I'm not 100% sure but I think the equations for activity 1 are 5x+4y<=1050, and 4x+8y<=1200? And then the two graphs intersect at x=150, y=75. Where do I go from here..? Am I done with activity 1? How do I do activity 2?
 
So far i have x=#of bottles of red sauce, y=# of bottles of scorchin sauce. Good first step: name your variables. I'm not 100% sure but I think the inequations for activity 1 are 5x+4y<=1050, and 4x+8y<=1200? Correct but incomplete. And then the two graphs intersect at x=150, y=75. The equations that bound the identified inequalities do intersect at x = 150 and y = 75, but it may not be relevant. Where do I go from here..? Am I done with activity 1? You are not. How do I do activity 2?
Please read the the thread entitled "Read Before Posting."

Are you studying linear programming? Whether you are or not, there are four relevant constraining inequalities and two extra constraints.

\(\displaystyle [\alpha]\ 0 \le x.\) You can hardly make a negative number of pints. This is a non-negativity constraint.

\(\displaystyle [\beta]\ 0 \le y.\) Another non-negativity constraint.

\(\displaystyle [\gamma]\ 4x + 8y \le 1050.\) A positive constraint.

\(\displaystyle [\delta]\ 5x + 4y \le 1200.\) Another positive constraint.

\(\displaystyle [\epsilon]\ x \in \mathbb Z.\) x must be an integer. Your teacher may ignore this constrain as well as the next one.

\(\displaystyle [\zeta]\ y \in \mathbb Z.\)

The four straight lines define an area, what I was taught to call the feasible area. Any point with integer ordinates within this area identifies a combination of the two sauces that it is feasible to produce. Any point outside this area represents a combination of the two sauces that it is not feasible to produce. Do you see why? (Again, your teacher may ignore the limitation to integers.)

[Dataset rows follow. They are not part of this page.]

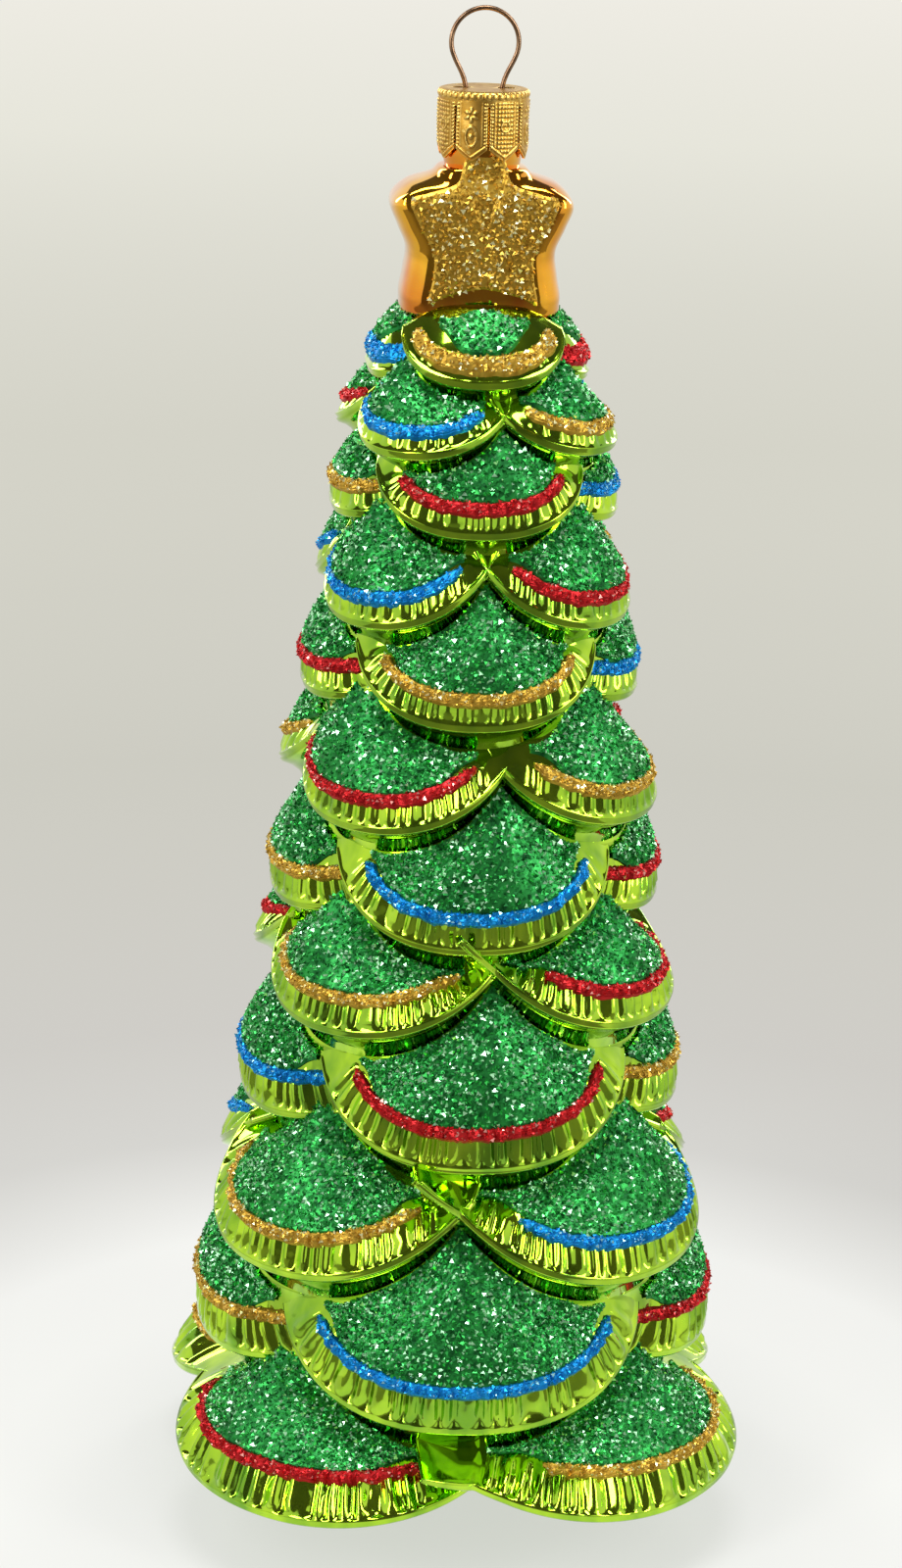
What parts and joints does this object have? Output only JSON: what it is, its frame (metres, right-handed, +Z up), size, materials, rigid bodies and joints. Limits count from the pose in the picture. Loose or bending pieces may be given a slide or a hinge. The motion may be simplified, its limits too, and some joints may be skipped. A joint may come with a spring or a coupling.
{
  "type": "christmas tree ornament",
  "caption": "Hanging blown-glass tree ornament with scale-like branches, a star on top, glued glitter, a stamped metal cap and a wire loop.",
  "frame": {"origin": "the point the ornament hangs from, at the inside top of the wire loop", "axes": "+Z up along the ornament's long axis, -Y towards the front of the star, +X to the right"},
  "size_m": [0.073, 0.073, 0.186],
  "materials": {
    "lacquered_glass": "blown glass, silvered inside and coated with clear lime green lacquer on the tree and amber lacquer on the star and neck, mirror gloss",
    "gold_cap": "thin stamped metal with an antique gold finish and embossed dots and leaves",
    "bronze_wire": "drawn spring wire with a brownish bronze tone",
    "gold_glitter": "glued gold glitter flakes",
    "green_glitter": "glued green glitter flakes with a raised stripe of gold, red or blue glitter along the lower edge"
  },
  "bodies": {
    "hanger": {"hanger": "bronze_wire"},
    "cap": {"cap": "gold_cap"},
    "glass": {"glass_body": "lacquered_glass", "star_glitter_front": "gold_glitter", "star_glitter_back": "gold_glitter", "glitter_ring_01_front": "green_glitter", "glitter_ring_01_right": "green_glitter", "glitter_ring_01_back": "green_glitter", "glitter_ring_01_left": "green_glitter", "glitter_ring_02_front_right": "green_glitter", "glitter_ring_02_back_right": "green_glitter", "glitter_ring_02_back_left": "green_glitter", "glitter_ring_02_front_left": "green_glitter", "glitter_ring_03_front": "green_glitter", "glitter_ring_03_right": "green_glitter", "glitter_ring_03_back": "green_glitter", "glitter_ring_03_left": "green_glitter", "glitter_ring_04_front_right": "green_glitter", "glitter_ring_04_back_right": "green_glitter", "glitter_ring_04_back_left": "green_glitter", "glitter_ring_04_front_left": "green_glitter", "glitter_ring_05_front": "green_glitter", "glitter_ring_05_right": "green_glitter", "glitter_ring_05_back": "green_glitter", "glitter_ring_05_left": "green_glitter", "glitter_ring_06_front_right": "green_glitter", "glitter_ring_06_back_right": "green_glitter", "glitter_ring_06_back_left": "green_glitter", "glitter_ring_06_front_left": "green_glitter", "glitter_ring_07_front": "green_glitter", "glitter_ring_07_right": "green_glitter", "glitter_ring_07_back": "green_glitter", "glitter_ring_07_left": "green_glitter", "glitter_ring_08_front_right": "green_glitter", "glitter_ring_08_back_right": "green_glitter", "glitter_ring_08_back_left": "green_glitter", "glitter_ring_08_front_left": "green_glitter", "glitter_ring_09_front": "green_glitter", "glitter_ring_09_right": "green_glitter", "glitter_ring_09_back": "green_glitter", "glitter_ring_09_left": "green_glitter", "glitter_ring_10_front_right": "green_glitter", "glitter_ring_10_back_right": "green_glitter", "glitter_ring_10_back_left": "green_glitter", "glitter_ring_10_front_left": "green_glitter", "glitter_ring_11_front": "green_glitter", "glitter_ring_11_right": "green_glitter", "glitter_ring_11_back": "green_glitter", "glitter_ring_11_left": "green_glitter", "glitter_ring_12_front_right": "green_glitter", "glitter_ring_12_back_right": "green_glitter", "glitter_ring_12_back_left": "green_glitter", "glitter_ring_12_front_left": "green_glitter"}
  },
  "joints": [
    {"name": "hanger_pull", "type": "slide", "parent": "hanger", "child": "cap", "axis": [0, 0, -1], "range_m": [0, 0.017]},
    {"name": "cap_pull", "type": "slide", "parent": "cap", "child": "glass", "axis": [0, 0, -1], "range_m": [0, 0.02]}
  ]
}
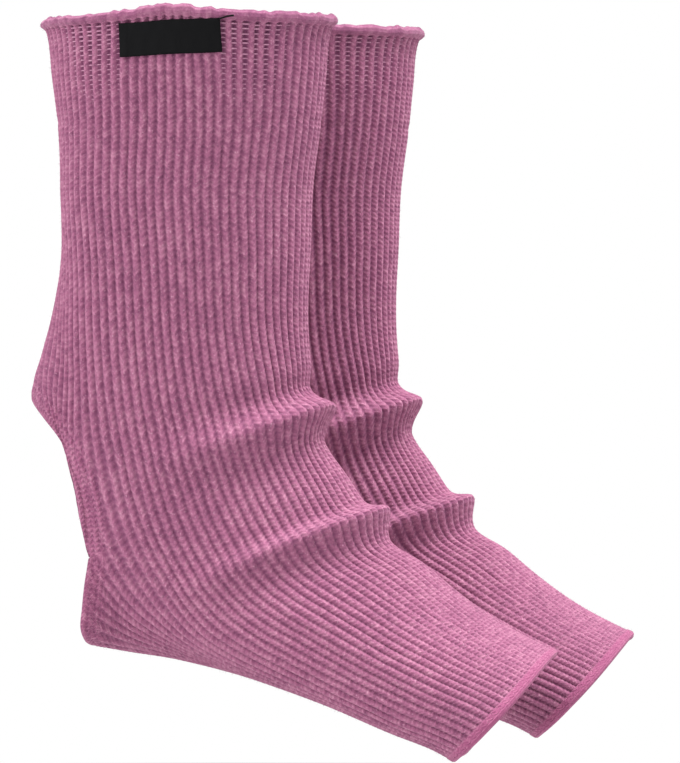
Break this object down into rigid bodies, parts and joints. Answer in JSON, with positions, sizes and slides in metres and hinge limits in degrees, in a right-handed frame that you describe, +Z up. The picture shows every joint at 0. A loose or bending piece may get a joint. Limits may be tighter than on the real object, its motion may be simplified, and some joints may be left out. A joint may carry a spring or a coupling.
{
  "type": "pair of yoga socks",
  "caption": "Ribbed knit yoga socks with open heels and toes, each a hollow tube bent at the ankle, with slouch folds over the instep and a blank woven label on the cuff.",
  "frame": {"origin": "middle of the near sock's hollow at the ankle, where the wearer's ankle holds it", "axes": "+Z up along the leg, toes towards -Y and slightly down, -X the near sock's outer side with the label; the other sock stands at +X"},
  "size_m": [0.1907, 0.1976, 0.2683],
  "materials": {
    "knit": "soft heathered wool-blend rib knit in dusty rose, matt with a faint fuzz",
    "label": "close satin-woven black ribbon, low sheen"
  },
  "bodies": {
    "root": {"near_leg_tube": "knit", "near_foot_tube": "knit", "near_label": "label", "far_leg_tube": "knit", "far_foot_tube": "knit"}
  },
  "joints": []
}
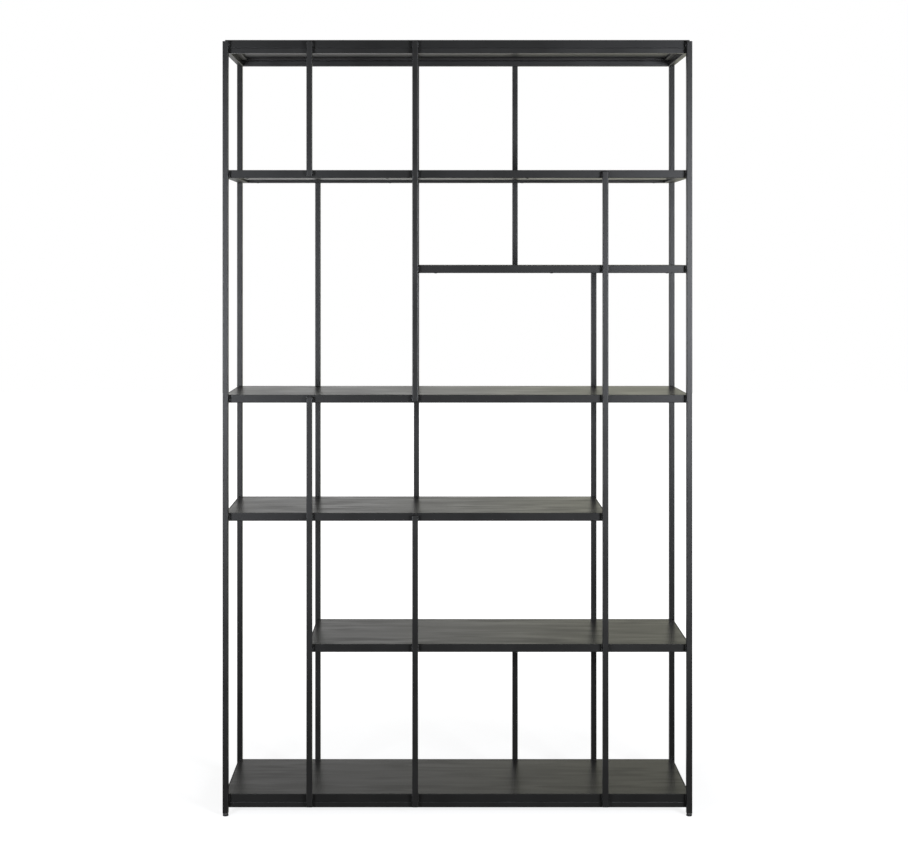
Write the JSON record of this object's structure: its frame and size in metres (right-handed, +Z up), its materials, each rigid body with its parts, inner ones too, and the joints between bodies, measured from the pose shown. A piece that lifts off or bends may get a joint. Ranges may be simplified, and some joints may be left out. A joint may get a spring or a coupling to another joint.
{
  "type": "open shelving bookcase",
  "caption": "Tall open bookcase: black square-tube steel frame with staggered front and back posts, fixed folded-steel trays holding black-stained wooden boards, on levelling feet.",
  "frame": {"origin": "on the floor, under the middle of the bookcase", "axes": "+X to the right seen from the front, +Y to the back, +Z up"},
  "size_m": [1.3, 0.35, 2.15],
  "materials": {
    "black_steel": "satin black powder coat",
    "stained_wood": "black stained, open grain, satin lacquer",
    "black_plastic": "moulded, matt",
    "zinc_steel": "bright zinc plate"
  },
  "bodies": {
    "root": {"shelf_top_tray": "black_steel", "shelf_top_board": "stained_wood", "shelf_upper_tray": "black_steel", "shelf_upper_board": "stained_wood", "shelf_high_tray": "black_steel", "shelf_high_board": "stained_wood", "shelf_middle_tray": "black_steel", "shelf_middle_board": "stained_wood", "shelf_low_tray": "black_steel", "shelf_low_board": "stained_wood", "shelf_lower_tray": "black_steel", "shelf_lower_board": "stained_wood", "shelf_bottom_tray": "black_steel", "shelf_bottom_board": "stained_wood", "rail_top_front": "black_steel", "rail_top_back": "black_steel", "rail_top_left": "black_steel", "rail_top_right": "black_steel", "rail_bottom_front": "black_steel", "rail_bottom_back": "black_steel", "rail_bottom_left": "black_steel", "rail_bottom_right": "black_steel", "post_front_upper_left": "black_steel", "post_front_lower_left": "black_steel", "post_front_upper_centre": "black_steel", "post_front_lower_centre": "black_steel", "post_front_lower_right": "black_steel", "post_back_lower_left": "black_steel", "post_back_upper_centre": "black_steel", "post_back_upper_right": "black_steel", "post_back_lower_centre": "black_steel", "post_back_lower_right": "black_steel", "post_corner_front_left": "black_steel", "foot_insert_front_left": "black_plastic", "post_corner_front_right": "black_steel", "foot_insert_front_right": "black_plastic", "post_corner_back_left": "black_steel", "foot_insert_back_left": "black_plastic", "post_corner_back_right": "black_steel", "foot_insert_back_right": "black_plastic"},
    "pad_front_left": {"foot_pad_front_left": "black_plastic"},
    "stem_front_left": {"foot_stem_front_left": "zinc_steel"},
    "pad_front_right": {"foot_pad_front_right": "black_plastic"},
    "stem_front_right": {"foot_stem_front_right": "zinc_steel"},
    "pad_back_left": {"foot_pad_back_left": "black_plastic"},
    "stem_back_left": {"foot_stem_back_left": "zinc_steel"},
    "pad_back_right": {"foot_pad_back_right": "black_plastic"},
    "stem_back_right": {"foot_stem_back_right": "zinc_steel"}
  },
  "joints": [
    {"name": "level_front_left", "type": "slide", "parent": "root", "child": "pad_front_left", "axis": [0, 0, -1], "range_m": [0, 0.01]},
    {"name": "turn_front_left", "type": "hinge", "parent": "pad_front_left", "child": "stem_front_left", "pos_m": [-0.642, -0.167, 0.01], "axis": [0, 0, -1], "range_deg": [0, 3600]},
    {"name": "level_front_right", "type": "slide", "parent": "root", "child": "pad_front_right", "axis": [0, 0, -1], "range_m": [0, 0.01]},
    {"name": "turn_front_right", "type": "hinge", "parent": "pad_front_right", "child": "stem_front_right", "pos_m": [0.642, -0.167, 0.01], "axis": [0, 0, -1], "range_deg": [0, 3600]},
    {"name": "level_back_left", "type": "slide", "parent": "root", "child": "pad_back_left", "axis": [0, 0, -1], "range_m": [0, 0.01]},
    {"name": "turn_back_left", "type": "hinge", "parent": "pad_back_left", "child": "stem_back_left", "pos_m": [-0.642, 0.167, 0.01], "axis": [0, 0, -1], "range_deg": [0, 3600]},
    {"name": "level_back_right", "type": "slide", "parent": "root", "child": "pad_back_right", "axis": [0, 0, -1], "range_m": [0, 0.01]},
    {"name": "turn_back_right", "type": "hinge", "parent": "pad_back_right", "child": "stem_back_right", "pos_m": [0.642, 0.167, 0.01], "axis": [0, 0, -1], "range_deg": [0, 3600]}
  ],
  "couplings": [
    {"joint": "turn_front_left", "follows": "level_front_left", "rad_per_m": 6283.2},
    {"joint": "turn_front_right", "follows": "level_front_right", "rad_per_m": 6283.2},
    {"joint": "turn_back_left", "follows": "level_back_left", "rad_per_m": 6283.2},
    {"joint": "turn_back_right", "follows": "level_back_right", "rad_per_m": 6283.2}
  ]
}
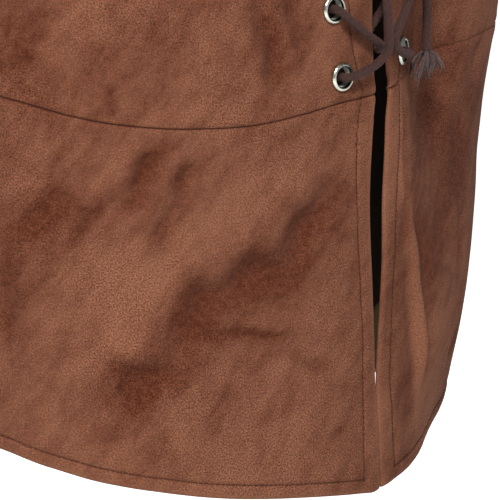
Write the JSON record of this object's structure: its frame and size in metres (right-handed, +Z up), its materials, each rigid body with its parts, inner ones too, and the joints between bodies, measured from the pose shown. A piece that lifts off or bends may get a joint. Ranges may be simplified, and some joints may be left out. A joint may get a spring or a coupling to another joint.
{
  "type": "laced waistcoat",
  "caption": "Sleeveless suede-look waistcoat with a V neck, a lace-up front and a waist-seamed peplum, kept in its worn, hollow form.",
  "frame": {"origin": "midway between the two points where the neck meets the shoulder seams, where a wearer's shoulders hold it", "axes": "+Z up, the front faces -Y, +X is the wearer's left"},
  "size_m": [0.3838, 0.284, 0.6644],
  "materials": {
    "suede": "napped suede cloth, mottled warm brown, matte with a faint sheen at grazing angles",
    "eyelet_metal": "bright nickel plate, slightly brushed",
    "lace_cord": "round braided cord, dark purple-brown, frayed at its ends"
  },
  "bodies": {
    "root": {"front_right": "suede", "front_left": "suede", "back": "suede", "peplum_front_right": "suede", "peplum_front_left": "suede", "peplum_back": "suede", "eyelet_right_1": "eyelet_metal", "eyelet_right_2": "eyelet_metal", "eyelet_right_3": "eyelet_metal", "eyelet_right_4": "eyelet_metal", "eyelet_right_5": "eyelet_metal", "eyelet_right_6": "eyelet_metal", "eyelet_left_1": "eyelet_metal", "eyelet_left_2": "eyelet_metal", "eyelet_left_3": "eyelet_metal", "eyelet_left_4": "eyelet_metal", "eyelet_left_5": "eyelet_metal", "eyelet_left_6": "eyelet_metal", "lacing": "lace_cord", "lace_end_right": "lace_cord", "lace_end_left": "lace_cord", "bow_knot": "lace_cord", "bow_loop_right": "lace_cord", "bow_loop_left": "lace_cord", "lace_tail_right": "lace_cord", "lace_tail_left": "lace_cord", "tassel_left": "lace_cord", "tassel_right": "lace_cord"}
  },
  "joints": []
}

In activity 1, you are asked to pick a point in the feasible region and determine from that how many peppers of each type are not used. To make sure you understand, I'd pick several point inside and outside the feasible region and pick x = 150 and y = 75.

See how far all that gets you? It should get you to understand fully what the feasible area means in practical terms
 
Ok now I'm getting somewhere

Ok thank you! So that helps settle my questions for activity 1 & 2. Now my next question is to how I start Activity 4?

"You can sell your sauce to a supermarket chain, a local grocery store, and a specialty store. The supermarket chain will buy 288 pints at a time, every eight weeks. The grocery store will buy 60 pints every four weeks, and the specialty store will buy 24 pints each week.
How much sauce should you produce each week to fill these orders? Presume that you want to produce the same number of pints each week, and that the type of sauce is not a factor in filling these orders. Design a spreadsheet to track your stock of sauce after each week. Use cell formulas."

So now do I need to make an inequality graph for the different stores? (for example x=# of weeks it takes to buy product, y=# of pints they purchase)
 
Ok thank you! So that helps settle my questions for activity 1 & 2. Now my next question is to how I start Activity 4?

"You can sell your sauce to a supermarket chain, a local grocery store, and a specialty store. The supermarket chain will buy 288 pints at a time, every eight weeks. The grocery store will buy 60 pints every four weeks, and the specialty store will buy 24 pints each week.
How much sauce should you produce each week to fill these orders? Presume that you want to produce the same number of pints each week, and that the type of sauce is not a factor in filling these orders. Design a spreadsheet to track your stock of sauce after each week. Use cell formulas."

So now do I need to make an inequality graph for the different stores? (for example x=# of weeks it takes to buy product, y=# of pints they purchase)
The problem as stated is somewhat ambiguous because you are not told when the orders must be filled. Let's assume that you must fill all three orders on Monday of week1. So what is the minimum that you must have in inventory at the end of week 0? What is the amount you must produce each week? You now have all the information required to set up your spread sheet.